Go through the lines below and copy each one that holds the string "points".

▶ **ROWS**

○ ○ ○ ○ ○ ○ ○

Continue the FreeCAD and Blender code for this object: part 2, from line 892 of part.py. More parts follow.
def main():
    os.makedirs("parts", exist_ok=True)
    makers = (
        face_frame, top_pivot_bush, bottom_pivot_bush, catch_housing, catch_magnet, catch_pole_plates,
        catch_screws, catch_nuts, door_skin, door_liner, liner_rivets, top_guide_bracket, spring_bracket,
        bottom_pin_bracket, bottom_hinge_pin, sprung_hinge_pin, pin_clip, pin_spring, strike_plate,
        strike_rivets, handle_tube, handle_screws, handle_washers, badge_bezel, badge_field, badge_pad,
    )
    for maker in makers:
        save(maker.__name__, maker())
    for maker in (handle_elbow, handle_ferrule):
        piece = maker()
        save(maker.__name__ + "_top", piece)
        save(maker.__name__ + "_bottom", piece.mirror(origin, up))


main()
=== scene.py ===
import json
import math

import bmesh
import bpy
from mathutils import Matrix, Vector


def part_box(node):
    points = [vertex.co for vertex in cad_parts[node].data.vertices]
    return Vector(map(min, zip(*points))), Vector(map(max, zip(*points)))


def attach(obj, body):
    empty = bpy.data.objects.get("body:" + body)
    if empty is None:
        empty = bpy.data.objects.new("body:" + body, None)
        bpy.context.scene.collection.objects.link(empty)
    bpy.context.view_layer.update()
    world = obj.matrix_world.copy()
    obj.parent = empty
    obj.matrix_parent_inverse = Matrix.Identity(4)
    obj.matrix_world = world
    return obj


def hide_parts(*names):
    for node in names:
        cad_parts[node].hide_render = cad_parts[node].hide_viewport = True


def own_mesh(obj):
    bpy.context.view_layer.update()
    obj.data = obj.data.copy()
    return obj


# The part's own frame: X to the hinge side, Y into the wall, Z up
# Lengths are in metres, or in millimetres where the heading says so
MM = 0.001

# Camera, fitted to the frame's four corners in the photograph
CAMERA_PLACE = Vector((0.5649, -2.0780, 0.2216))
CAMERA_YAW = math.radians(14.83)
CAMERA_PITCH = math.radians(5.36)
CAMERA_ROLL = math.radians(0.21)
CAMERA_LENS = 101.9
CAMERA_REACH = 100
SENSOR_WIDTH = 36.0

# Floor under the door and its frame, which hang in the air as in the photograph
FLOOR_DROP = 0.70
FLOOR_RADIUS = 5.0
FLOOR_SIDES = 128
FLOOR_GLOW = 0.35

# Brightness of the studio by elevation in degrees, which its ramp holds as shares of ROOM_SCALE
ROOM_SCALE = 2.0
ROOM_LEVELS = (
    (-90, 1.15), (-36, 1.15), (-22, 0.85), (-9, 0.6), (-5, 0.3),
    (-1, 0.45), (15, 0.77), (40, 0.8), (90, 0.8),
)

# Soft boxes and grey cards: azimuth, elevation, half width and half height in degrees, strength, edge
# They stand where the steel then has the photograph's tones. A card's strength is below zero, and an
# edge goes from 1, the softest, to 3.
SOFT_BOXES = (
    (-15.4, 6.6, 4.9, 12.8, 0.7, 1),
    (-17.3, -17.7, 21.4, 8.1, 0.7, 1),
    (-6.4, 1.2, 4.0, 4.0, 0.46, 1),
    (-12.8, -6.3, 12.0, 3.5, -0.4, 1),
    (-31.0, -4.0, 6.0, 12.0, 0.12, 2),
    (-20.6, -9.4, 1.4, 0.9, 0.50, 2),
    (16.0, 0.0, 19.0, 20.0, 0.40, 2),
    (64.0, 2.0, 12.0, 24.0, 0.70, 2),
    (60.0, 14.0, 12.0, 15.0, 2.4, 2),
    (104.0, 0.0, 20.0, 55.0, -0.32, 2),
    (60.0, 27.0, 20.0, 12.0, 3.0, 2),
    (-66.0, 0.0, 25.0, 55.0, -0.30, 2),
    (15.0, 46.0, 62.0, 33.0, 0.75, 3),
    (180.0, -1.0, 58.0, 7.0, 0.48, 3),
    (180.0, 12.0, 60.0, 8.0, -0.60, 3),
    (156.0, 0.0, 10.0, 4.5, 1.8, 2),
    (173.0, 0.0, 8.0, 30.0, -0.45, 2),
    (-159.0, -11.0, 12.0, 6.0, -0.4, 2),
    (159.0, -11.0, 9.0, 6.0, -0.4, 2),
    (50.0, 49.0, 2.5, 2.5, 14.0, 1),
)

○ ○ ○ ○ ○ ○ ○

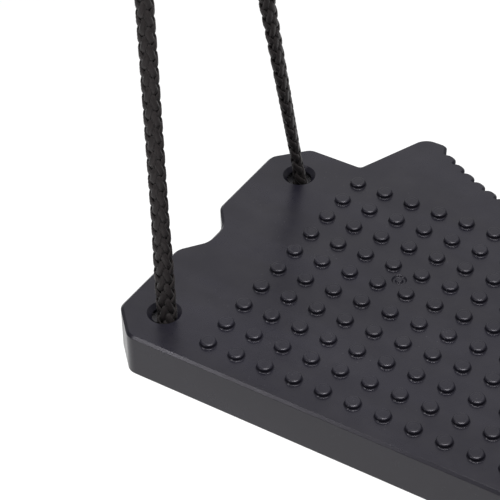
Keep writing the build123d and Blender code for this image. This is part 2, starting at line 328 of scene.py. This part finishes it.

○ ○ ○ ○ ○ ○ ○

▶ **REPLY TO THE TASK**
    points = [vertex.co for vertex in cad_parts[node].data.vertices]
    return Vector(map(min, zip(*points))), Vector(map(max, zip(*points)))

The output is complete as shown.